Mentorship engine: inside Mwassi ya lobi
At the programme’s heart sits Mwassi ya lobi, Lingala for “woman of tomorrow”. The scheme offers year-round psychological coaching, leadership workshops and peer-to-peer mentoring. Alumni credit the curriculum with boosting self-confidence and negotiation skills critical for entering sectors historically dominated by men such as logistics and construction.
Sixty new participants will receive intensive training during the October forum before entering a twelve-month follow-up cycle linking them to angel investors and diaspora coaches. Organisers view this pipeline as a practical answer to calls for stronger ecosystems that retain local talent and attract remittances.
The mentor network already counts executives from telecom operator MTN Congo, microfinance institution Crédit Mutuel and the University of Brazzaville.
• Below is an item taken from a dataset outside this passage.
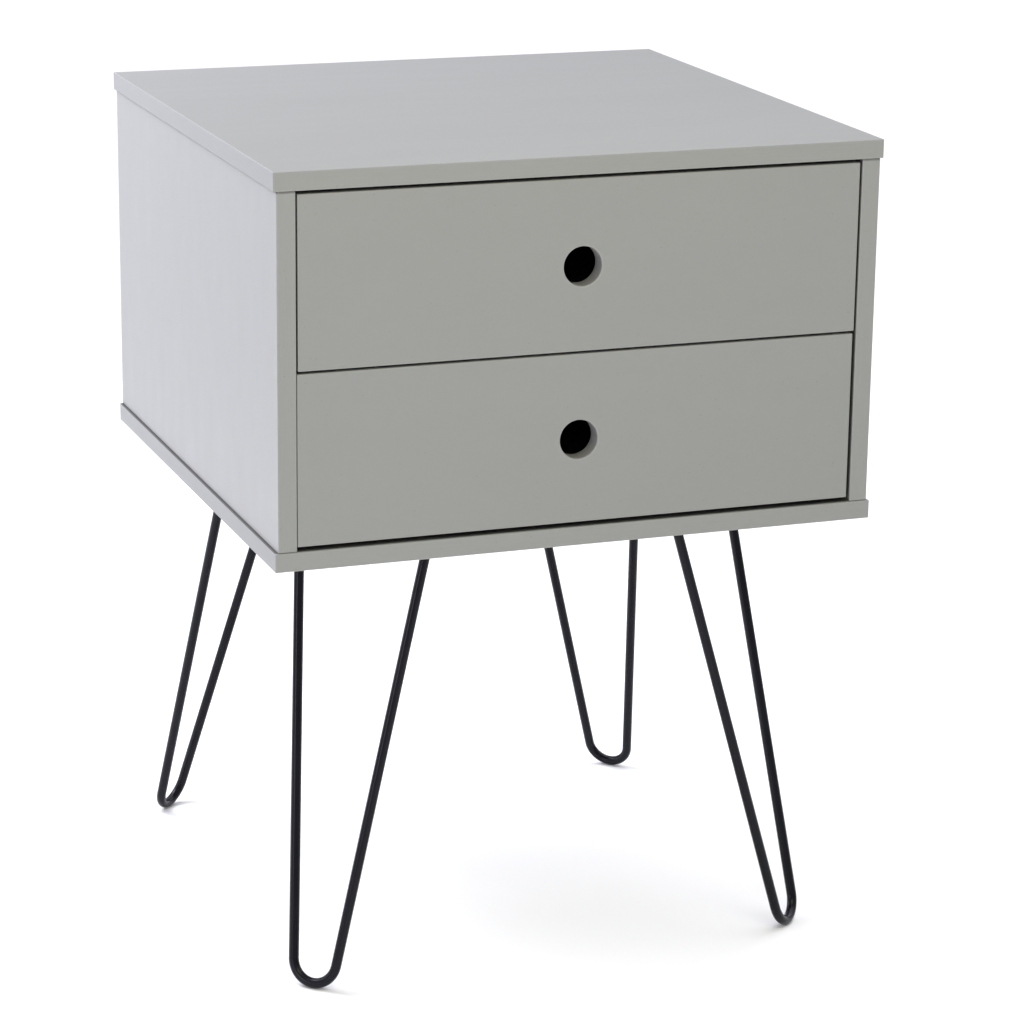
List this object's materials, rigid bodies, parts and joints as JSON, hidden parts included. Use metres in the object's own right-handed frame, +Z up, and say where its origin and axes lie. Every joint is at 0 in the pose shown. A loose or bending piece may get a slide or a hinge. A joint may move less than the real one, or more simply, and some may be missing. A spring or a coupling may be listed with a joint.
{
  "type": "nightstand with drawers",
  "caption": "Bedside cabinet: a painted box with inset drawers opened by round finger holes, on splayed hairpin legs of bent steel rod.",
  "frame": {"origin": "on the floor under the middle of the cabinet, at the level of the legs' feet", "axes": "+Z up, +X to the right seen from the front, the drawer fronts face -Y"},
  "size_m": [0.4, 0.39, 0.54],
  "materials": {
    "painted_board": "satin warm grey paint on fibreboard",
    "hardboard": "thin fibreboard, painted on its smooth face and bare on the other",
    "dowel": "plain beech",
    "powder_coat": "satin black powder coat",
    "black_screw": "black screws",
    "runner_steel": "white epoxy-coated sheet steel",
    "zinc_steel": "bright zinc plate",
    "cam_zinc": "die-cast zinc",
    "nylon": "white nylon"
  },
  "bodies": {
    "case": {"back_left_leg_plate": "powder_coat", "back_left_leg_rod": "powder_coat", "back_panel": "hardboard", "back_right_leg_plate": "powder_coat", "back_right_leg_rod": "powder_coat", "bottom_panel": "painted_board", "case_cam_bolts": "zinc_steel", "case_cam_locks": "cam_zinc", "case_dowels": "dowel", "front_left_leg_plate": "powder_coat", "front_left_leg_rod": "powder_coat", "front_right_leg_plate": "powder_coat", "front_right_leg_rod": "powder_coat", "front_roller_rivets": "zinc_steel", "left_side_panel": "painted_board", "leg_screws": "black_screw", "lower_left_cabinet_runner": "runner_steel", "lower_right_cabinet_runner": "runner_steel", "right_side_panel": "painted_board", "runner_screws": "zinc_steel", "top_panel": "painted_board", "upper_left_cabinet_runner": "runner_steel", "upper_right_cabinet_runner": "runner_steel"},
    "upper_drawer": {"upper_drawer_back": "painted_board", "upper_drawer_back_screws": "zinc_steel", "upper_drawer_base": "hardboard", "upper_drawer_base_screws": "zinc_steel", "upper_drawer_cam_bolts": "zinc_steel", "upper_drawer_cam_locks": "cam_zinc", "upper_drawer_dowels": "dowel", "upper_drawer_front": "painted_board", "upper_drawer_left_rail": "runner_steel", "upper_drawer_left_side": "painted_board", "upper_drawer_rail_screws": "zinc_steel", "upper_drawer_right_rail": "runner_steel", "upper_drawer_right_side": "painted_board", "upper_drawer_roller_rivets": "zinc_steel"},
    "lower_drawer": {"lower_drawer_back": "painted_board", "lower_drawer_back_screws": "zinc_steel", "lower_drawer_base": "hardboard", "lower_drawer_base_screws": "zinc_steel", "lower_drawer_cam_bolts": "zinc_steel", "lower_drawer_cam_locks": "cam_zinc", "lower_drawer_dowels": "dowel", "lower_drawer_front": "painted_board", "lower_drawer_left_rail": "runner_steel", "lower_drawer_left_side": "painted_board", "lower_drawer_rail_screws": "zinc_steel", "lower_drawer_right_rail": "runner_steel", "lower_drawer_right_side": "painted_board", "lower_drawer_roller_rivets": "zinc_steel"},
    "lower_drawer_left_rear_roller": {"lower_drawer_left_rear_roller": "nylon"},
    "lower_drawer_right_rear_roller": {"lower_drawer_right_rear_roller": "nylon"},
    "lower_left_front_roller": {"lower_left_front_roller": "nylon"},
    "lower_right_front_roller": {"lower_right_front_roller": "nylon"},
    "upper_drawer_left_rear_roller": {"upper_drawer_left_rear_roller": "nylon"},
    "upper_drawer_right_rear_roller": {"upper_drawer_right_rear_roller": "nylon"},
    "upper_left_front_roller": {"upper_left_front_roller": "nylon"},
    "upper_right_front_roller": {"upper_right_front_roller": "nylon"}
  },
  "joints": [
    {"name": "upper_drawer_slide", "type": "slide", "parent": "case", "child": "upper_drawer", "axis": [0, -1, 0], "range_m": [0, 0.25]},
    {"name": "lower_drawer_slide", "type": "slide", "parent": "case", "child": "lower_drawer", "axis": [0, -1, 0], "range_m": [0, 0.25]},
    {"name": "lower_drawer_left_rear_roller_spin", "type": "hinge", "parent": "lower_drawer", "child": "lower_drawer_left_rear_roller", "pos_m": [-0.1788, 0.1605, 0.322], "axis": [1, 0, 0], "range_deg": [0, 1792]},
    {"name": "lower_drawer_right_rear_roller_spin", "type": "hinge", "parent": "lower_drawer", "child": "lower_drawer_right_rear_roller", "pos_m": [0.1788, 0.1605, 0.322], "axis": [1, 0, 0], "range_deg": [0, 1792]},
    {"name": "lower_left_front_roller_spin", "type": "hinge", "parent": "case", "child": "lower_left_front_roller", "pos_m": [-0.1807, -0.17, 0.3236], "axis": [1, 0, 0], "range_deg": [0, 1792]},
    {"name": "lower_right_front_roller_spin", "type": "hinge", "parent": "case", "child": "lower_right_front_roller", "pos_m": [0.1807, -0.17, 0.3236], "axis": [1, 0, 0], "range_deg": [0, 1792]},
    {"name": "upper_drawer_left_rear_roller_spin", "type": "hinge", "parent": "upper_drawer", "child": "upper_drawer_left_rear_roller", "pos_m": [-0.1788, 0.1605, 0.4322], "axis": [1, 0, 0], "range_deg": [0, 1792]},
    {"name": "upper_drawer_right_rear_roller_spin", "type": "hinge", "parent": "upper_drawer", "child": "upper_drawer_right_rear_roller", "pos_m": [0.1788, 0.1605, 0.4322], "axis": [1, 0, 0], "range_deg": [0, 1792]},
    {"name": "upper_left_front_roller_spin", "type": "hinge", "parent": "case", "child": "upper_left_front_roller", "pos_m": [-0.1807, -0.17, 0.4338], "axis": [1, 0, 0], "range_deg": [0, 1792]},
    {"name": "upper_right_front_roller_spin", "type": "hinge", "parent": "case", "child": "upper_right_front_roller", "pos_m": [0.1807, -0.17, 0.4338], "axis": [1, 0, 0], "range_deg": [0, 1792]}
  ],
  "couplings": [
    {"joint": "lower_drawer_left_rear_roller_spin", "follows": "lower_drawer_slide", "rad_per_m": 125},
    {"joint": "lower_drawer_right_rear_roller_spin", "follows": "lower_drawer_slide", "rad_per_m": 125},
    {"joint": "lower_left_front_roller_spin", "follows": "lower_drawer_slide", "rad_per_m": 125},
    {"joint": "lower_right_front_roller_spin", "follows": "lower_drawer_slide", "rad_per_m": 125},
    {"joint": "upper_drawer_left_rear_roller_spin", "follows": "upper_drawer_slide", "rad_per_m": 125},
    {"joint": "upper_drawer_right_rear_roller_spin", "follows": "upper_drawer_slide", "rad_per_m": 125},
    {"joint": "upper_left_front_roller_spin", "follows": "upper_drawer_slide", "rad_per_m": 125},
    {"joint": "upper_right_front_roller_spin", "follows": "upper_drawer_slide", "rad_per_m": 125}
  ]
}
Their testimonies, scheduled as keynote interventions, should help participants interrogate real-life case studies rather than theoretical models, reinforcing the programme’s emphasis on actionable learning.
Finance, regulation and corporate commitment
For outcomes to scale, organisers underline the need for regulatory alignment. Simplifying business-registration procedures and enforcing equal-pay standards fall under the Ministry of Small and Medium-Sized Enterprises, whose representatives are listed on the forum agenda. Their presence signals political backing that previous incubators sometimes lacked.
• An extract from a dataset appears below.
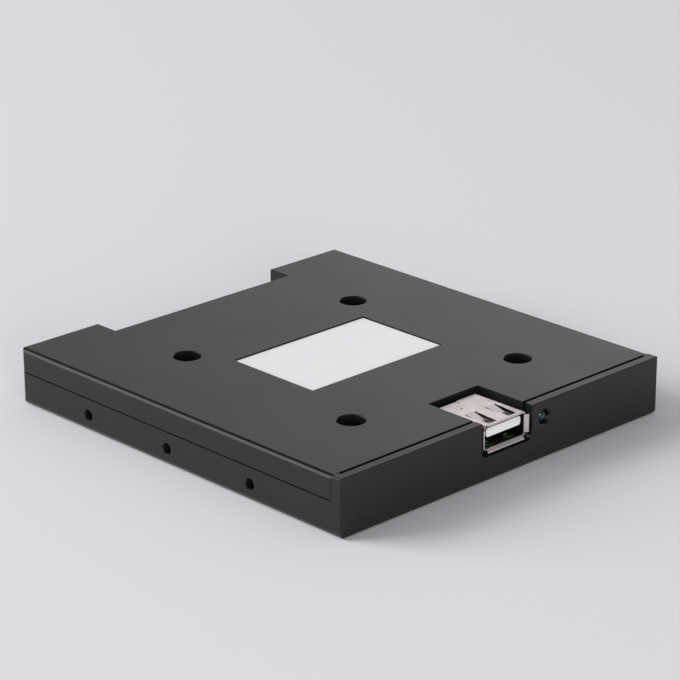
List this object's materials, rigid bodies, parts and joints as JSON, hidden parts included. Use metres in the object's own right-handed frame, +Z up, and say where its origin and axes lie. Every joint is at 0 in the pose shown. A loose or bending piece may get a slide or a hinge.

Corporate sponsors are expected to underwrite training costs and seed capital. Ikando’s team seeks both financial and in-kind contributions—laptops, co-working space, logistics vouchers—that lower entry barriers for start-ups. Discussions with energy major TotalEnergies and timber exporter CIB-Olam indicate rising cross-sector appetite for gender-linked ESG metrics.
Women Center will also present awards to entrepreneurs already advancing the Sustainable Development Goals. By showcasing profitable social enterprises, the forum intends to demonstrate that gender-sensitive investment can deliver competitive returns, a message likely to resonate with regional private-equity funds chasing yields above continental averages.
Why investors should watch October’s forum
Congo’s demographic profile, with a median age under nineteen, means tomorrow’s workforce is largely female. Programmes that strengthen women’s entrepreneurial capacity therefore influence consumer demand patterns, credit penetration and formalisation rates, all variables closely monitored by rating agencies assessing sovereign and corporate risk.
For development finance institutions, the October forum offers a live pipeline of vetted projects aligned with their gender-lens mandates. The organisers’ target of training sixty women may appear modest, yet evidence from earlier cohorts suggests each graduate creates on average three additional jobs within two years.
Domestic banks, facing tightening prudential ratios under COBAC, can also view the programme as risk mitigation. Studies from regional microfinance networks indicate that women-led businesses maintain lower non-performing loan ratios, a pattern that could support portfolio quality as institutions expand into underserved segments.
Ultimately, Women Center’s third edition is more than a conference; it is a test case for Congo’s ambition to translate gender policy into bankable projects. Stakeholders that engage early may not only enhance social impact metrics but also capture first-mover advantages in emerging consumer niches.
Follow-up metrics will be presented at a public dashboard six months after the event, including start-up survival rates, revenue growth and job creation. Such transparency could set a regional benchmark, complementing initiatives backed by the Central African Economic and Monetary Community to harmonise gender data.
Investors often note that what gets measured gets financed; the planned dashboard addresses that imperative directly.